Definition 1 of 2
Definition
A reference line painted or marked on the airport surface that, when visually aligned with a fixed point such as a hold-short line or a parked aircraft's nose, allows a pilot or controller to maintain a required separation distance or position without measuring it directly.
Plain English
A painted line on the ground that you line up with by eye to make sure you are stopped or positioned in the right spot.
Context Anchor
Seen in discussions of cockpit visibility, runway viewing, traffic spotting, and visual reference during flight.
Derivation
From 'sight' (what you see) and 'line' (a marked stripe).
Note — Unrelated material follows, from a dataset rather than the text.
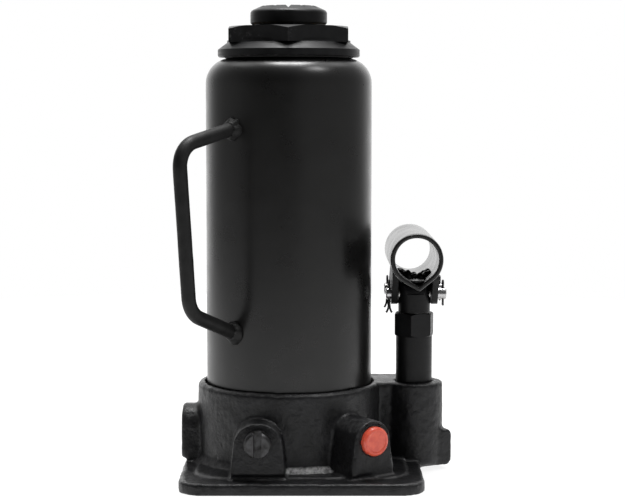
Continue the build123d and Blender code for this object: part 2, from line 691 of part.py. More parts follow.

The term means a line you use by sight — you visually align with it rather than measure to it.
Why Pilots Care
Sight lines help pilots stop at the correct position to keep wings and tails clear of other aircraft, taxiways, or runway protected areas. Misjudging the alignment can put the aircraft into a conflict zone even when the wheels are on a legal hold line.
Intuition Check
A sight line is not the object you are looking at. It is the straight viewing path between your eye and that object; if something blocks that path, the sight line is blocked.
Example Sentence 1
The captain taxied forward until the nose of the aircraft was aligned with the sight line painted on the ramp, then set the parking brake.
Example Sentence 2
Adjusting the sight line over the nose helped establish the correct pitch attitude for landing.